Rodrigue's first and only other foray into creating art for advertising came in the early 1990s when Michel Roux, then c.e.o. of Absolut's U.S. distributor, asked him to paint a bottle for the company's Absolut Statehood campaign showcasing the work of American folk artists. The idea of asking artists to paint the iconic bottle and using the painting as an ad was already about seven years old. "When [Roux] called me, I was very pleased," said Rodrigue. "Every artist wants to do it." Thus far, more than 500 have.
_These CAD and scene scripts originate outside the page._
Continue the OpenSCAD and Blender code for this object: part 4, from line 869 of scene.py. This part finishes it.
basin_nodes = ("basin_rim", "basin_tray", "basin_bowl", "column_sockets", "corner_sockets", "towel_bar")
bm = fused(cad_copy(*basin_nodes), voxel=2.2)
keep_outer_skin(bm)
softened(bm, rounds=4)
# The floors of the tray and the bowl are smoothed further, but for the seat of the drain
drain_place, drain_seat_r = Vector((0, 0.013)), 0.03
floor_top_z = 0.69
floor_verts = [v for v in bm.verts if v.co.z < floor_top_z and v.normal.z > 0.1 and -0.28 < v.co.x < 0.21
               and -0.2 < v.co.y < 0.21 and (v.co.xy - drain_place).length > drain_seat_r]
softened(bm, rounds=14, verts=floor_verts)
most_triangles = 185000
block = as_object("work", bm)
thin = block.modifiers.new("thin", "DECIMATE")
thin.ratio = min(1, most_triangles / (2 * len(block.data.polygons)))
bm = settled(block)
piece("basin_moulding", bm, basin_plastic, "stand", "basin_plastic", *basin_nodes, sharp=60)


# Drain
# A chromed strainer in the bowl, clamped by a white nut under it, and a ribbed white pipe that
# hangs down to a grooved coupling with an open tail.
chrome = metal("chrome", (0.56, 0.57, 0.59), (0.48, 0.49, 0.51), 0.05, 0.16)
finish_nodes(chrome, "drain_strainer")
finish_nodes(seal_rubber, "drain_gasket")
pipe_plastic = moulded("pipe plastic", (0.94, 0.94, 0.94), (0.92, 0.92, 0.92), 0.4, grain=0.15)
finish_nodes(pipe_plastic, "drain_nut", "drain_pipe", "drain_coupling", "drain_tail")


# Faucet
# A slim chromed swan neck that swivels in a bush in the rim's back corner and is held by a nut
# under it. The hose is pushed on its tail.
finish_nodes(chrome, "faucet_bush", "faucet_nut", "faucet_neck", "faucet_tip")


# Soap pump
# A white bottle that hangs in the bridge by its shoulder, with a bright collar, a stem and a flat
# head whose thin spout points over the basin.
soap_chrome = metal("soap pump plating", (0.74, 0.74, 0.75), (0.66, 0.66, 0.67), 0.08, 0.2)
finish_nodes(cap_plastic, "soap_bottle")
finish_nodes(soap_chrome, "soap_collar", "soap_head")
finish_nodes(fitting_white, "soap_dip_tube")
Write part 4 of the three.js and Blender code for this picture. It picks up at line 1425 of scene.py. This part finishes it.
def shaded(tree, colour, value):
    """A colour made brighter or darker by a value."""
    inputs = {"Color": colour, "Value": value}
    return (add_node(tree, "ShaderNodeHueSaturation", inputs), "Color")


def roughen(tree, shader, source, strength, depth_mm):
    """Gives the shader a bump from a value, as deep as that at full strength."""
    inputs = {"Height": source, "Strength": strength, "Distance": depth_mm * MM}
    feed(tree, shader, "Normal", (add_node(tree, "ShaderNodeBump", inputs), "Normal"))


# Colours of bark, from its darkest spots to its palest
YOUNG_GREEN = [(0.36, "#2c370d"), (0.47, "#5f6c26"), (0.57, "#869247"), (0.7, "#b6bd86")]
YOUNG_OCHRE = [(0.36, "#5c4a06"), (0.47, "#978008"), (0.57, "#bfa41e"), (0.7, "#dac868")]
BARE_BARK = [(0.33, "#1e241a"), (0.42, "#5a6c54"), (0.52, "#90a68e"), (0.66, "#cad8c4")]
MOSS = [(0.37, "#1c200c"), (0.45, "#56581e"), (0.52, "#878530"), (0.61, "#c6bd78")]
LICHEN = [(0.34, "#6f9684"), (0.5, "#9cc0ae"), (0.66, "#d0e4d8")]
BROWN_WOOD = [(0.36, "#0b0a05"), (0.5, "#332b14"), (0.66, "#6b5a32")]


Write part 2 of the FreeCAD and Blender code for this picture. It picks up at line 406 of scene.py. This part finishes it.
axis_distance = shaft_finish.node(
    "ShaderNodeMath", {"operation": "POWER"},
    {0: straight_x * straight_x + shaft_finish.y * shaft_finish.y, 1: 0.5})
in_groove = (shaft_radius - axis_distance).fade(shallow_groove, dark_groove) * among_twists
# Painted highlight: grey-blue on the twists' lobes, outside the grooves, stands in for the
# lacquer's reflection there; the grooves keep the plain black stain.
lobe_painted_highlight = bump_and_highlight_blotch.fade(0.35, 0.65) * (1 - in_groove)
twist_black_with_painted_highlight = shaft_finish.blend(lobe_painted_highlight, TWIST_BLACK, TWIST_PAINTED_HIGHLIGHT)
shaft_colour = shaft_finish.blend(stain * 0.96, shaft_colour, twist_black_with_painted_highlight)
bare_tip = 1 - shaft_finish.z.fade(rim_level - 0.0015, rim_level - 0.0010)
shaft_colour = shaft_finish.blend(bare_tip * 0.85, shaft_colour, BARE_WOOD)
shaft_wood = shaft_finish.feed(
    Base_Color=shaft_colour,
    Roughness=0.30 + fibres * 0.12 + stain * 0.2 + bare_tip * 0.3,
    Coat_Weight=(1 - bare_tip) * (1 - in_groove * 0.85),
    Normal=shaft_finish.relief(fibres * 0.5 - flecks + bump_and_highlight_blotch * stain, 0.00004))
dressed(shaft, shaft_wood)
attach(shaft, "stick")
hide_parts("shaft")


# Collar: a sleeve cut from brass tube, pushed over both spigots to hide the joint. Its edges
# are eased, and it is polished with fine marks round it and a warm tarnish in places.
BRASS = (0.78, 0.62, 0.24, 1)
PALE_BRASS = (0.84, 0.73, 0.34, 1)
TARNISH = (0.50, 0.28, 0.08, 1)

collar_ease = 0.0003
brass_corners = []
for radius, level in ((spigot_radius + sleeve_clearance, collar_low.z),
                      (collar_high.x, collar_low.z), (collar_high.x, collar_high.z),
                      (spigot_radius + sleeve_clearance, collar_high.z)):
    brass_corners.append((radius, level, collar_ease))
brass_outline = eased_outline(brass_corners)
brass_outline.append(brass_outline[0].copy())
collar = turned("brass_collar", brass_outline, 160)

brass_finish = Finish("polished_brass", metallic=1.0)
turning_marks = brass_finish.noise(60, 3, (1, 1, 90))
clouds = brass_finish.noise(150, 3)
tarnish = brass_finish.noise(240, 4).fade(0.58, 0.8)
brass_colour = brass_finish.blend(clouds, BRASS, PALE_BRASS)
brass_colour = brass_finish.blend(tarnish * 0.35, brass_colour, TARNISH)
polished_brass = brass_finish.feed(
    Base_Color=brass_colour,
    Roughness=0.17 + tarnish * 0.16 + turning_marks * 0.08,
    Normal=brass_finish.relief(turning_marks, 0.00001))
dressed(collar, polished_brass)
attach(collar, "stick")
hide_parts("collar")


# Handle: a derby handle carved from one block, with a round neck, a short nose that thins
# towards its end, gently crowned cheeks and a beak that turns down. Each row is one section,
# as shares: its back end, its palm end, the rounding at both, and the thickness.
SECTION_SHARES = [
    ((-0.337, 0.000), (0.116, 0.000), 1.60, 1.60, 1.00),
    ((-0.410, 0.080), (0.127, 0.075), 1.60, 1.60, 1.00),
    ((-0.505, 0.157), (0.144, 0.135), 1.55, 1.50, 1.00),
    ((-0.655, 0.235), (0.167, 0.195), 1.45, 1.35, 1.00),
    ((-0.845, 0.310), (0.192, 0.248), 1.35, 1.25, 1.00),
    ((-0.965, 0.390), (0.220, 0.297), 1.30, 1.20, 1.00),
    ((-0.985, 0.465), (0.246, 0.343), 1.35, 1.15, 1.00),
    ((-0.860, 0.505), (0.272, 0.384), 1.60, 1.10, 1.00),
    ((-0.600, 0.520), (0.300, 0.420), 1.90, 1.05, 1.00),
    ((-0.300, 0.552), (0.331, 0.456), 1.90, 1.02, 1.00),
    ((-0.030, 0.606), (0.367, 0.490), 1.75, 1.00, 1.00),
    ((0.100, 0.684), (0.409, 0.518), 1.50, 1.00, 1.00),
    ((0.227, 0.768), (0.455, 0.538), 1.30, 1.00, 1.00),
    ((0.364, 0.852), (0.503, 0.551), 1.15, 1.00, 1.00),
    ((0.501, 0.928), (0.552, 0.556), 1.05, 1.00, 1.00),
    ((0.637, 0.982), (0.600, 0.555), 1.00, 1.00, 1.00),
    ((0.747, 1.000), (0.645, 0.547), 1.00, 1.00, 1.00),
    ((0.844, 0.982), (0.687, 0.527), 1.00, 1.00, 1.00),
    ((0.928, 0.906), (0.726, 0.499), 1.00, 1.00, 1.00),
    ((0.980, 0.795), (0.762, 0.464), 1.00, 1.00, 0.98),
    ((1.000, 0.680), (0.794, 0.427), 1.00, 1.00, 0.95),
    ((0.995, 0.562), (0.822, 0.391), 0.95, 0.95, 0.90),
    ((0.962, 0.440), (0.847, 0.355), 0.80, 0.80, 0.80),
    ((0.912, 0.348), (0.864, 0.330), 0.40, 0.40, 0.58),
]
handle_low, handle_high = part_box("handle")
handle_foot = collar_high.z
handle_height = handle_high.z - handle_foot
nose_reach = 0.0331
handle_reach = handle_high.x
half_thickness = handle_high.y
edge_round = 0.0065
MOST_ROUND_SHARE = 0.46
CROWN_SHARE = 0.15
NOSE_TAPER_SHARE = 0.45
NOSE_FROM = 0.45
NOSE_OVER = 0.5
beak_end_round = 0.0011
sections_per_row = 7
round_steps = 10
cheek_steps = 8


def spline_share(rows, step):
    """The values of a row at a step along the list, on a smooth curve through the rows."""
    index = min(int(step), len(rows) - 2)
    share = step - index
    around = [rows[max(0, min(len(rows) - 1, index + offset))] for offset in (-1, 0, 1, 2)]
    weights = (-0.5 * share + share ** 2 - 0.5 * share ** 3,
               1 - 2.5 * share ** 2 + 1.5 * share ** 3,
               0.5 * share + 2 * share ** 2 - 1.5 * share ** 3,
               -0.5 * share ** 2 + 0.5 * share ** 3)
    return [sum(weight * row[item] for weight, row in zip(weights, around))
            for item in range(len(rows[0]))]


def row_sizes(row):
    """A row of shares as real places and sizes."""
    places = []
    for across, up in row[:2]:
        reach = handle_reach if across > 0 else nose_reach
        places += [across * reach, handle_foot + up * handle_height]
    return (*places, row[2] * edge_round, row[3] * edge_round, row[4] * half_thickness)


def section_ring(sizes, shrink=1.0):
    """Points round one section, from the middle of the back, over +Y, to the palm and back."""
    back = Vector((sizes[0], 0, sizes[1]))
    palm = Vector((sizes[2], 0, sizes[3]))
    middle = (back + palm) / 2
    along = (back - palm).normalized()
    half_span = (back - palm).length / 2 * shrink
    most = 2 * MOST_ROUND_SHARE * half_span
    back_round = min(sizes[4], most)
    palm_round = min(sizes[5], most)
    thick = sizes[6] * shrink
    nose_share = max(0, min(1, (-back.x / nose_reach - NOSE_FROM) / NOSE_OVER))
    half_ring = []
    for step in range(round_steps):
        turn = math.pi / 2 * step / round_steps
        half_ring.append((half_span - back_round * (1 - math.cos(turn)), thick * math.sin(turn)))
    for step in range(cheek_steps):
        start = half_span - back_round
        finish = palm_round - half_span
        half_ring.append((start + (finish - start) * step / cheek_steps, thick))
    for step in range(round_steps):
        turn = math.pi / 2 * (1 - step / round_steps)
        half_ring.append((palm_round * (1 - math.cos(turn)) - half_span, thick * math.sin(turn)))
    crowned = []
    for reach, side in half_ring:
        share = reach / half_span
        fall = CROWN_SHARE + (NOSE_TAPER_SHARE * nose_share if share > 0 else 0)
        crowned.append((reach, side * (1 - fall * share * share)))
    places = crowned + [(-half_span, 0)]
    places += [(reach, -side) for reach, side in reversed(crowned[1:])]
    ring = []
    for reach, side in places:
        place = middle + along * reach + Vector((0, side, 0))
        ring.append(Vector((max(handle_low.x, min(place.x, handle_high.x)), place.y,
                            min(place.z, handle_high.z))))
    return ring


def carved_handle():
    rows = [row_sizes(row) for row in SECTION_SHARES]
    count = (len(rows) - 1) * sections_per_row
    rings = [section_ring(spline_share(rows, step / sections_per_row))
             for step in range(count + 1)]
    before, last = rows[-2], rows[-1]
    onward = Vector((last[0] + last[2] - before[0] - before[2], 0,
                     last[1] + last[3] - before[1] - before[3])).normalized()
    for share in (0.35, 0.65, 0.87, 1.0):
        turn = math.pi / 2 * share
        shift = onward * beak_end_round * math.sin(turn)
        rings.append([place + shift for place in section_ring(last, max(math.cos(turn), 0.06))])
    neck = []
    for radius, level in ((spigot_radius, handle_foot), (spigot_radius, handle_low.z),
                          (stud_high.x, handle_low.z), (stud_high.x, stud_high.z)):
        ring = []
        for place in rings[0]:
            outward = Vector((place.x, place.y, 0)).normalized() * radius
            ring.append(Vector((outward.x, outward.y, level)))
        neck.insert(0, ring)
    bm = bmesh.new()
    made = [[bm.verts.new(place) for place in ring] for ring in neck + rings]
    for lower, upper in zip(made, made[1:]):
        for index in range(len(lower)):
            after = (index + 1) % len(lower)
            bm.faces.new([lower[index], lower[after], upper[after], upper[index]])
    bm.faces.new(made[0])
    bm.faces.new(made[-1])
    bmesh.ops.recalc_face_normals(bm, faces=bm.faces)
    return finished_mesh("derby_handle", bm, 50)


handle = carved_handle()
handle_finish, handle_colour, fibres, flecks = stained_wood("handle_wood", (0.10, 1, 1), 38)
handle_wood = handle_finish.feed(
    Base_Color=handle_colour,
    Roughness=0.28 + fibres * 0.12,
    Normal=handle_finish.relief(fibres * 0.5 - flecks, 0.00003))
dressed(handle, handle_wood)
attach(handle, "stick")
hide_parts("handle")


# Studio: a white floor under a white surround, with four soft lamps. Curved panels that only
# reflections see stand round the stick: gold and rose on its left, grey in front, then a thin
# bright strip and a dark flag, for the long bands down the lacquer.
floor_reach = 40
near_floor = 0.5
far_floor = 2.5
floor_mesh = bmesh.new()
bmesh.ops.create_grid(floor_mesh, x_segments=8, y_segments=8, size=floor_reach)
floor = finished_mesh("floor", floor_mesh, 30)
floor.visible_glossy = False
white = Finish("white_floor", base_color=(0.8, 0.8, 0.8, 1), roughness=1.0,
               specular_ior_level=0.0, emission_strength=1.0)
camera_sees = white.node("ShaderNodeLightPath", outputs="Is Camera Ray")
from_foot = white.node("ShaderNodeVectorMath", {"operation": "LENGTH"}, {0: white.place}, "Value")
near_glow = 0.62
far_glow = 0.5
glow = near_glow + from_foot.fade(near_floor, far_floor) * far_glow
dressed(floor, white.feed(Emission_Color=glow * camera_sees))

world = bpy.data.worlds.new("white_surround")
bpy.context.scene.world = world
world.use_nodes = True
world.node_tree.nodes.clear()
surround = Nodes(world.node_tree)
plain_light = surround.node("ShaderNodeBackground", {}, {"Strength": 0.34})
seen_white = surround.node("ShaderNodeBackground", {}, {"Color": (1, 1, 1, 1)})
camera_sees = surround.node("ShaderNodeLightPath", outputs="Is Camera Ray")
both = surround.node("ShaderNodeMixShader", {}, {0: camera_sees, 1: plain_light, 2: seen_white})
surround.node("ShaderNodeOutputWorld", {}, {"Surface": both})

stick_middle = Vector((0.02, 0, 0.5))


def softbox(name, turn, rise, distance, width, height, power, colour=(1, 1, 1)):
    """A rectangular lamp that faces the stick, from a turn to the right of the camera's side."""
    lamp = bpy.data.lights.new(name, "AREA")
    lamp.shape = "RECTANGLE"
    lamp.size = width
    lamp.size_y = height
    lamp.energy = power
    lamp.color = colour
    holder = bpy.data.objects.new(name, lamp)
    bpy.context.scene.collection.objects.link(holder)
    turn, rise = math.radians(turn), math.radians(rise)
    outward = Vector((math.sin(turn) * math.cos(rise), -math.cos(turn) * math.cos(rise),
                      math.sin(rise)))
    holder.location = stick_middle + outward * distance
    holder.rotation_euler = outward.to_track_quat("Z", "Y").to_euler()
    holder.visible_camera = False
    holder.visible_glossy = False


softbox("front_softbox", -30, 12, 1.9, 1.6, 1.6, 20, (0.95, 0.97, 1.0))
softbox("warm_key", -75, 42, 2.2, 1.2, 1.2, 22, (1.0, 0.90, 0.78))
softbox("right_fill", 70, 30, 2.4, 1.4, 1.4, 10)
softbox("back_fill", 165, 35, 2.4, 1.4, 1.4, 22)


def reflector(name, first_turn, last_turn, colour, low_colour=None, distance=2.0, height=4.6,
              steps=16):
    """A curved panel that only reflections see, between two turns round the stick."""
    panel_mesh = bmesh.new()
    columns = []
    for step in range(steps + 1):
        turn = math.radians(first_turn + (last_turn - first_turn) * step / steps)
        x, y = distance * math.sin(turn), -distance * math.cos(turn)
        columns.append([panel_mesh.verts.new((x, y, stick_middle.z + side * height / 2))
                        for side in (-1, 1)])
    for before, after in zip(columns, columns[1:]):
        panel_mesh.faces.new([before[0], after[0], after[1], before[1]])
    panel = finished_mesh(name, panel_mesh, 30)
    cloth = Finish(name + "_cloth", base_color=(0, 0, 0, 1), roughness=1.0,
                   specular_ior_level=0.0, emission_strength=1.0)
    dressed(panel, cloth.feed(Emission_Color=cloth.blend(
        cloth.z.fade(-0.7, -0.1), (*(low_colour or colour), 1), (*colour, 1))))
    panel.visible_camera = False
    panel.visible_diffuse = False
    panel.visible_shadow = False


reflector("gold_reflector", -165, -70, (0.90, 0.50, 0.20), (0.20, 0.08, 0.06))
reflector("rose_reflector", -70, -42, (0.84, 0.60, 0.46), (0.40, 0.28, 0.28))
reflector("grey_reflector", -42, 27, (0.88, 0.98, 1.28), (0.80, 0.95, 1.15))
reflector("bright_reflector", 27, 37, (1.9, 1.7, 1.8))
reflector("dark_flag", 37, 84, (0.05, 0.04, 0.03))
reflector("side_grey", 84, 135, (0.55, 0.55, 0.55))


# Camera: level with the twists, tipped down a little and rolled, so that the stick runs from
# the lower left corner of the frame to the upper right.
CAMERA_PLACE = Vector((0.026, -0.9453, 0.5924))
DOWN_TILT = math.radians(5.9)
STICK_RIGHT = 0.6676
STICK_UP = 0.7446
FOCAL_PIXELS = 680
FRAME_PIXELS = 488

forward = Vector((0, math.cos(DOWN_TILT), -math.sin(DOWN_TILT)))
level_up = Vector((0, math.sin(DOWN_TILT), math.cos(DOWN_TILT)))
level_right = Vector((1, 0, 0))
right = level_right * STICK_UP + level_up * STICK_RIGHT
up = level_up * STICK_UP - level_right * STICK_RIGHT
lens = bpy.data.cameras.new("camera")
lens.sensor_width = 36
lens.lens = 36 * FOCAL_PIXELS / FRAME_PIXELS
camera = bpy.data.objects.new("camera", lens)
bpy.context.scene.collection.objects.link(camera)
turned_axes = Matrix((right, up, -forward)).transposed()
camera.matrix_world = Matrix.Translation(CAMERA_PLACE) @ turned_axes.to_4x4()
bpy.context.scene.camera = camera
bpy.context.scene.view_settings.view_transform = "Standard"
As history tells, it was Andy Warhol who first approached art collector and patron Michel Roux and asked to paint the Absolut bottle. And so was born a campaign that's now run for 15 successful years. In 1993, the New York American Marketing Association inducted the campaign into its Marketing Hall of Fame, calling it "fresh and topical because it embraces the dynamic worlds of art and fashion. It is continually being energized with new spins and expansions."